Outra preocupação a ser levada em conta, no preparo das aulas, é o tempo. Izidoro, por exemplo, precisa apresentar o conteúdo de 100 minutos em apenas 40. “O professor vira um roteirista. Elaboro um roteiro pré-aula, testo e vejo se está dando certo. Tento prever quais dúvidas os alunos terão, para não precisar aguardar o chat. É um trabalho diferente do que eu estava acostumado. Era só pegar o giz, que a coisa já acontecia”, brinca.
Compra de equipamentos e de ‘chroma key’
As casas dos professores viraram basicamente estúdios: cômodos receberam iluminação especial e até um varal com pano verde – uma espécie de “chroma key”. Essa técnica permite que, pelo computador, a cor sólida do fundo seja substituída por qualquer outra imagem.
“Já busquei uma foto de banheiro chique na internet e a coloquei como fundo. É um jeito de descontrair por alguns minutos e manter a concentração dos alunos”, diz o professor Izidoro. “Também brinco de colocar uma camiseta verde e fingir que estou desaparecendo.”

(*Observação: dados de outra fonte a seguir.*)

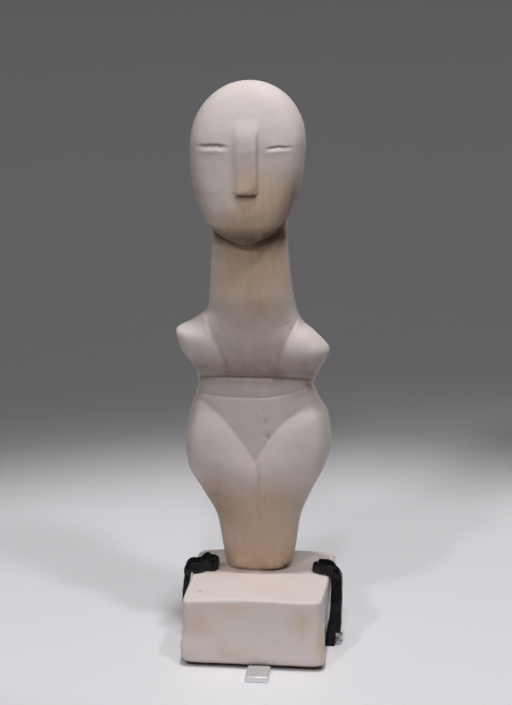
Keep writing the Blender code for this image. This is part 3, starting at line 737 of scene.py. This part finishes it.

Já Tony Manzi preferiu comprar o “chroma key” para apresentar o conteúdo de biologia de um modo mais criativo. “Quero projetar imagens dos animais, das células ou das plantas”, diz. E as compras do professor não pararam por aí. “Nas minhas primeiras aulas online, vi que a câmera tinha imagem embaçada, a falta de iluminação criava sombras e a qualidade do áudio não estava boa”, conta Manzi. “Fui atrás de uma ‘webcam’ melhor, de um microfone de lapela e de uma luz boa. Fiquei vendo como os ‘youtubers’ de game fazem. São investimentos para uma aula melhor”, diz. *As informações são do G1.